Posted  Sunday, December 8  2013 at  02:00

“Who shall go for us?” This was the theme for the November mission month at All Saints Cathedral Kampala. The theme came from Isaiah 6:8, when Isaiah gets his awakening in the Lord.

But what caught my attention was who the church chose as the main speaker for the final week of the month –the Most Reverend Dr Ben Kwashi. Or to be more specific, the way he delivered the message.

His was a blunt sermon touching uncomfortable subjects in that comical way actors deliver their lines in Nigerian movies, without undermining the message he was talking about. When he talked about the clergy, it was to tell us not to be fooled by the robes they wear.
He told the story of the little boy who was shocked to see his father as a calm man because he was used to a violent man back home. His father was a priest and the boy was commenting on his father humbly leading a procession.

His point was that the people who are called to evangelism are not so extraordinary that they have no sin. And this was the same message he had about people who are in positions in power.

“Don’t they go to the toilet like the rest of us?” he cheekily wondered aloud, emphasising just how ordinary they are.
Which people are called?

This brought it back to that point when we think of someone being called to do an important job, we usually think of an important person in this place – important in the sense that their stature in society is a high one. The Bishop shutdown his notion with his experience of awakening that involved a mad man on the streets who preached to him, reducing him to tears.

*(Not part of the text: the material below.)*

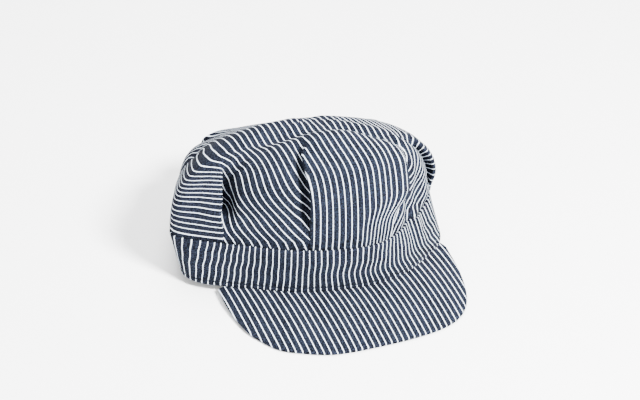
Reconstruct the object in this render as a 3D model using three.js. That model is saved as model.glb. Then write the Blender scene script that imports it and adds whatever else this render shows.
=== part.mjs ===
// Pleated work cap of striped cotton: a soft crown with four box pleats, a stand-up band and a flat visor.
// Millimetres, +Z up, the cap's front along -Y, the wearer's left along +X, resting on z = 0.
import * as THREE from 'three';

// Cloth and clearances
const crownThickness = 1.3;
const bandThickness = 2.0;
const visorThickness = 2.8;
const fitGap = 0.6;

// Overall sizes: the plan's lengths are shares of planReach, and the crown's heights of crownHeight
const planReach = 100;
const crownHeight = 100;
const bandHeight = 36.5;
const bandTuck = 7;
const crownLift = 2.2;
const crownOverhang = 1.2;
const tuckRoom = 2.0;
const seamTuck = 6;
const crownTop = { x: -0.1 * planReach, y: -0.24 * planReach, z: 0.98 * crownHeight };
const restPitchDeg = 2.95;
const restHingeY = 0.54 * planReach;
const restFlat = 0.9;
const pleatLength = 572;

// How finely the surfaces are divided
const crownLevels = 16;
const panelSteps = 5;
const bandStations = 92;
const bandLevels = 3;
const visorStations = 32;
const visorRows = 6;

// Turns the named columns of a table from shares of a size into millimetres
function sized(rows, columns, size) {
  return rows.map((row) => {
    const lengths = columns.map((column) => [column, row[column] * size]);
    return { ...row, ...Object.fromEntries(lengths) };
  });
}

// Plan of the band: lower edge and upper edge, from centre front round by the wearer's left
const bandPlan = sized([
  { lowX: 0.0, lowY: -1.06, topX: -0.03, topY: -1.06 },
  { lowX: 0.24, lowY: -1.05, topX: 0.19, topY: -1.03 },
  { lowX: 0.46, lowY: -0.97, topX: 0.38, topY: -0.92 },
  { lowX: 0.66, lowY: -0.85, topX: 0.56, topY: -0.79 },
  { lowX: 0.8, lowY: -0.74, topX: 0.69, topY: -0.67 },
  { lowX: 0.88, lowY: -0.57, topX: 0.78, topY: -0.53 },
  { lowX: 0.89, lowY: -0.36, topX: 0.82, topY: -0.34 },
  { lowX: 0.82, lowY: -0.12, topX: 0.77, topY: -0.11 },
  { lowX: 0.65, lowY: 0.12, topX: 0.61, topY: 0.13 },
  { lowX: 0.4, lowY: 0.33, topX: 0.38, topY: 0.34 },
  { lowX: 0.08, lowY: 0.48, topX: 0.07, topY: 0.48 },
  { lowX: -0.25, lowY: 0.54, topX: -0.25, topY: 0.54 },
  { lowX: -0.56, lowY: 0.51, topX: -0.57, topY: 0.51 },
  { lowX: -0.81, lowY: 0.39, topX: -0.84, topY: 0.39 },
  { lowX: -0.98, lowY: 0.18, topX: -1.04, topY: 0.18 },
  { lowX: -1.12, lowY: -0.1, topX: -1.19, topY: -0.1 },
  { lowX: -1.21, lowY: -0.36, topX: -1.29, topY: -0.33 },
  { lowX: -1.22, lowY: -0.48, topX: -1.3, topY: -0.44 },
  { lowX: -1.14, lowY: -0.6, topX: -1.17, topY: -0.55 },
  { lowX: -0.98, lowY: -0.7, topX: -1.01, topY: -0.65 },
  { lowX: -0.78, lowY: -0.81, topX: -0.81, topY: -0.77 },
  { lowX: -0.57, lowY: -0.92, topX: -0.59, topY: -0.9 },
  { lowX: -0.34, lowY: -1.0, topX: -0.36, topY: -0.99 },
], ['lowX', 'lowY', 'topX', 'topY'], planReach);

// Outline of the crown, one row per direction: share of the way round, how far the rim leans in, height of
// the rim, how far the wall puffs out half way up, and how square the shoulder is
const crownSections = sized([
  { share: 0.00, lean: 0.2, rimZ: 1.19, puff: 0.04, square: 4.2 },
  { share: 0.09, lean: 0.12, rimZ: 1.15, puff: 0.04, square: 3.8 },
  { share: 0.18, lean: 0.06, rimZ: 0.99, puff: 0.04, square: 3.2 },
  { share: 0.30, lean: 0.05, rimZ: 0.86, puff: 0.06, square: 2.8 },
  { share: 0.45, lean: 0.02, rimZ: 0.72, puff: 0.08, square: 2.6 },
  { share: 0.58, lean: 0.08, rimZ: 0.76, puff: 0.06, square: 2.8 },
  { share: 0.67, lean: 0.15, rimZ: 0.86, puff: 0.02, square: 3.0 },
  { share: 0.74, lean: 0.1, rimZ: 0.98, puff: 0.02, square: 3.4 },
  { share: 0.82, lean: 0.16, rimZ: 1.08, puff: 0.04, square: 3.2 },
  { share: 0.91, lean: 0.18, rimZ: 1.17, puff: 0.04, square: 3.8 },
], ['lean', 'rimZ', 'puff'], crownHeight);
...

Now the archbishop of the Ecclesiastical Province of Jos in northern Nigeria, it is no wonder that he is impatient with people who develop airs after they have been in put in positions in power.

“Suddenly, they are too busy to see the people who voted them into office. ‘You know being the boss is not easy,’ they say. As if you asked them,” the bishop illustrated, “all I want is for you to do what you are in the office to do.” And this is what anyone who is called to do the Lord’s work is expected to do –his work with little complaining or argument as Philippians 2: 14-16 points out. It is such leaders who stand out after all because their work speaks for itself.

After you are called
Bishop Kwashi therefore stressed the need for anyone who is called to have humility towards the people they are supposed to guide as Micah 6:8 stresses as what the Lord requires of anyone who has been shown what is good.

“Pride will get you nowhere. There are situations which you will not have power over. Look at how natural disasters devastate millions of people,” he said, “A flood or hurricane can wash away all that property you have amassed. But the good you do will touch people and stay in their hearts.”

So, instead of going around beating your chest that you have been called, spread the good news about the Lord who has put you in that position and the wonders he can do.

And when it is time for you to pass on that responsibility to someone else, do so. The bishop gave an example of a time when he was at a restaurant with his wife. The restaurant was Chinese and dishes were served on a revolving table where you had to wait until the dish was in front of you before you served. The bishop kept on waiting for a specific dish and took several servings but his wife was quick to remind him to let others also enjoy the dish.

The lesson here was that he had had his turn and therefore had to let others have theirs. This is a lesson many people have preached about in respect to our leaders. That and the call against corruption and taking advantage of the people you are leading.
What the bishop preached about was therefore not new but it was refreshing to hear it from someone else. And that is what Bishop Kwashi is all about, taking the gospel beyond Jos, which is no wonder that he is the International Chairman of Sharing of Ministries Abroad (SOMA).

For his closing remarks, he brought up a topic we don’t like to talk about –hell. He said he lives his life, believing that hell exists.

“My life on earth has been terrible. My life has been threatened. I am not a wealthy man monetarily. So imagine if I died only to continue suffering in eternal life. I would be a very foolish man to let this happen,” is how he put it. A profound message. Lead your life while looking forward to prosperity in heaven instead of looking for it on earth, with all its troubles only to find more trouble in hell. Therefore it is important to make yourself available to be called so that you can share God’s goodness.